Kalimat Jamii’an (Semuanya / bersatu) dalam ilmu tata bahasa arab berkedudukan menjadi haal (keadaan), maka artinya “ Jadilah kalian dalam keadaan bersatu dengan berpegang teguh pada tali Allah “



Para ulama ahli tafsir mengartikan tali Allah (hablullah) dengan agama Allah, ada yang menafsirkan dengan al-Quran dan janji Allah. Ada juga yang mengartikan tali Allah dengan berjama’ah yakni persatuan umat pada kalimat kebenaran.



Abdullah bin Mas’ud Radhiallahu ‘anhu berkata :



يا أيها الناس عليكم بالطاعة والجماعة فإنهما حبل الله الذي أمر به, وإن ما تكرهون في الجماعة والطاعة هو خير مما تستحبون في الفرقة .



“ Wahai manusia, harus bagimu untuk ta’at dan berjama’ah karena keduanya adalah hablullah yang telah Allah perintahkan untuk kita pegangi.
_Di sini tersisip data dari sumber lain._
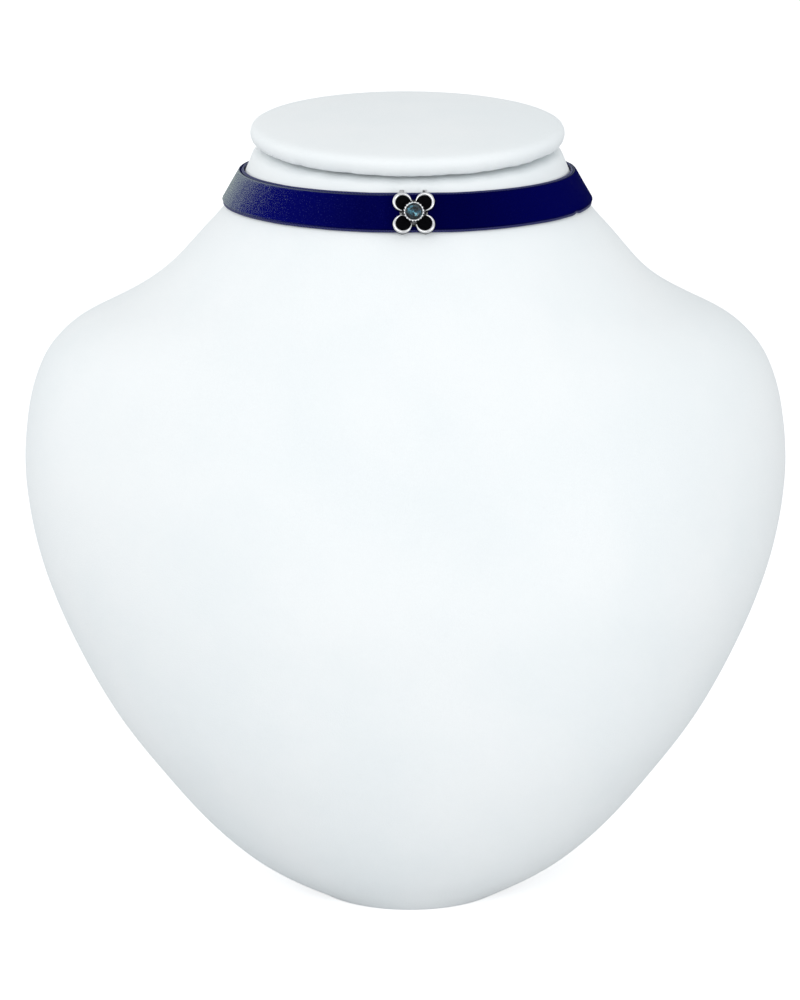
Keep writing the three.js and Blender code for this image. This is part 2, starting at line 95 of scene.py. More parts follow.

Sesungguhnya apa yang kamu benci di dalam jama’ah dan ta’at,masih lebih baik dari apa yang kamu sukai di dalam perpecahan “.



Ibnu al-Mubarak juga berkata :



إن الجماعة حبل الله فاعتصموا منه بعروته الوثقى لمن دانا



“ Sesungguhnya jama’ah (persatuan) adalah tali Allah, maka peganglah persatuan itu dengan talinya yang kokoh bagi yang beragama “.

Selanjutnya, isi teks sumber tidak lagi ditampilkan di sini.